The rest of Britain got their revenge with the invention of computers, where the (English) programmers were not going to create a 50-character field just to accommodate the Welsh, so the place is now known as “Llanfair” (or “Llanfair PG”, to differentiate it from all the other places called “Llanfair” in Wales).

 

13 comments

  1. You would think that such otherwise fine and cultured people, with such a long and storied history, would have finally learned to speak English. Hope you are enjoying the weather as much as the food!

  2. I always assumed their pronunciation was due to copious ingestion of intoxicants brought on by their closeted desire to live here in the Land of the Free.

  3. Sorry, but Chesham (the one in Buckinghamshire) is pronounced “Chesh-shum”. I lived thereabouts for the best part of two decades.

    Cheshunt, on the other hand, is pronounced “Ches-unt”…

    1. There you go, Simon. That only proves my point. When I asked one of the local worthies how to pronounce “Chesham”, I was told, in no uncertain terms, that it’s “Ches-ham”.
      So they can’t even agree amongst themselves…

  4. Thus far and no further Sir. You are exhibiting signs of scoldiness. So long as the Pommy blighters do not look down their noses at our attempts to pronounce their irregular nouns, then the collecting of names is an interesting ramble.
    May I add a few tricky ones? Beauchamp; Cholmodleigh;
    Arkansas; dinghy; buoy; router; kilogram.

  5. Miss Havisham came up in a conversation a few days ago. I thought it was pronounced hav-e-Shim. Is it hav-Er-shim? Is it spelled with an “r” in there or just pronounced with an “r” sound as in colonel?

  6. My undergrad major was English history and one of my challenges was trying to keep track of key personnel. Every lord, duke, or military commander had his given name, (say, Leftenant Colonel Brian Hughes-Kaye), and also his title (the 4th Earl of Glopwich) and the terms were used interchangeably and with no apparent rhyme or reason as to which one was used at which time.

    Military units are similarly confusing with names like The First Queens Own Hussars, The Black Watch, the Irish Guards, etc. For all their faults the Soviets military organization made an intel analysts job a lot easier with simple organizations like the 20th Guards Army and the 133rd Motorized Rifle Regiment, where each unit of a similar echelon had pretty much the same TO&E (Table of Organization and Equipment for non-military types. 😉 )

  7. Having said that, we’ve got some oddball pronunciations here in the USA, too. Just a few off the top of my head: The state of Arkansas is pronounced as if it were spelled “arkansaw”, but the city of Arkansas City, Kansas, is pronounced “Ar-KAN-sas”, exactly like it’s spelled.
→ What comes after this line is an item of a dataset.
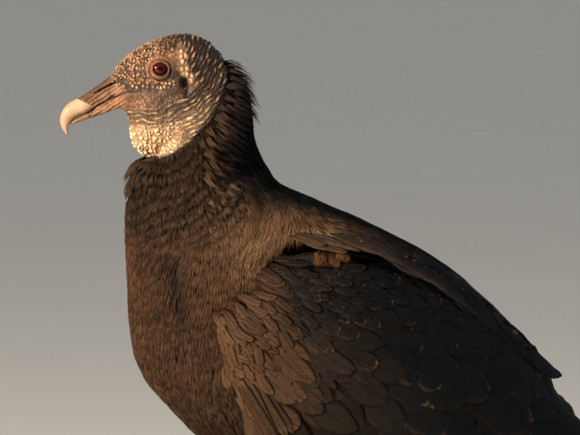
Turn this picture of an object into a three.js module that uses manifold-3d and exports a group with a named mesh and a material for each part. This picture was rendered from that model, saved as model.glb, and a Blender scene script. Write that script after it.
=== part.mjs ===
// Black vulture, adult, life size, standing with its wings folded and its neck drawn up.
// Millimetres, +Z up. The bird faces -Y and its left side is +X. The ground is Z = 0.
// The feathered pieces are modelled to the outside of the plumage, the bare ones to the skin.
import * as THREE from "three";
import { mergeVertices } from "three/addons/utils/BufferGeometryUtils.js";
import Module from "manifold-3d";

const wasm = await Module();
wasm.setup();

const GAP = 0.35; // left between touching pieces
const HEAD_TOP = 464; // height of the crown above the ground
const STANCE = { halfWidth: 37, y: -1 }; // where each foot's toes meet
const EYE = { x: 13.4, y: -118.6, z: 440, radius: 7.4 };
const TAIL = { rootY: 112, rootZ: 178, rootHalf: 13, length: 194, drop: 30, feathers: 12, fan: 7 };
const SHANK_TOP = { y: 20, z: 88 };

// ---- curves and solids -------------------------------------------------------------------

const { lerp, degToRad, smoothstep } = THREE.MathUtils;
const vec = (x, y, z) => new THREE.Vector3(x, y, z);

// A smooth function through rows of numbers spread evenly over t = 0 to 1.
function through(rows) {
  const at = rows.map((_, i) => i / (rows.length - 1));
  const curve = new THREE.CubicInterpolant(at, rows.flat(), rows[0].length);
  return (t) => Array.from(curve.evaluate(THREE.MathUtils.clamp(t, 0, 1)));
}

// A smooth function through [position, value] pairs at any spacing.
function graph(pairs) {
  const curve = new THREE.CubicInterpolant(
    pairs.map((p) => p[0]),
    pairs.map((p) => p[1]),
    1,
  );
  const [first, last] = [pairs[0][0], pairs[pairs.length - 1][0]];
  return (x) => curve.evaluate(THREE.MathUtils.clamp(x, first, last))[0];
}

// A closed geometry as a solid facing out, whichever way round its faces were listed.
function solidOf(geometry) {
  geometry.deleteAttribute("normal").deleteAttribute("uv");
  const { attributes, index } = mergeVertices(geometry, 1e-4);
  const [a, b, c] = [vec(), vec(), vec()];
  let volume = 0;
  for (let i = 0; i < index.count; i += 3) {
    a.fromBufferAttribute(attributes.position, index.getX(i));
    b.fromBufferAttribute(attributes.position, index.getX(i + 1));
    c.fromBufferAttribute(attributes.position, index.getX(i + 2));
    volume += a.dot(b.cross(c));
  }
  const triVerts = new Uint32Array(index.array);
  if (volume < 0) triVerts.reverse();
  const mesh = new wasm.Mesh({ numProp: 3, vertProperties: attributes.position.array, triVerts });
  return new wasm.Manifold(mesh);
}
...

The capital of South Dakota, Pierre, is pronounced “Peer.” New Madrid, MO, is New “MAD-rid”, and then there’s Beaufort, South Carolina and Beaufort, North Carolina where one of them is pronounced “BYEW-fort” and the other is pronounced “BOW-fort” (and I honestly can’t remember which is which.)

    And pity the poor Englishman who visits the Pacific Northwest and has to pronounce place names like Puyallup. 😀

  8. This explains several things, among them:
    The Brits drink heavily so to have an excuse for not being able to understand each other;
    Why it was so “easy” to kick their butts back in that Late-1700’s unpleasantness because they couldn’t understand simple place-names and got lost on the way to battle, thereby arriving late, after the issue had been decided./s

  9. When we lived in Ireland my mother and another expat American friend of hers went over to England for a week. Mum has this hysterical story of driving through someplace, getting lost, and asking directions at the local pub. The girl was quite definite that they had to go x miles and turn left at the sign for Near Munsley. My mother repeated Near Munsley and the girl said yes. At x+1 miles and still no sign for Near Munsley her friend started laughing and when asked “What?” told mum she’d missed the turn. “What turn?” “The turn at the sign!”

    The sign was for No Man’s Heath.

    Here in Southeastern Connecticut where most of the place names are English (when they aren’t Indian) we have Norwich, pronounced Nor-wich, though I believe in England it’s “Nor-ich”, and the Thames River, pronounced the way it’s spelled. At least Worcester in Mass seems to have the same pronunciation. Groton CT was named after Groton UK; I have no idea how they pronounce it over there, in CT it’s “Grott’n” with the first “o” as in “hot”, (most of the time the “t” is replaced with a glottal stop) while Groton MA seems to be pronounced “Growt-ən”.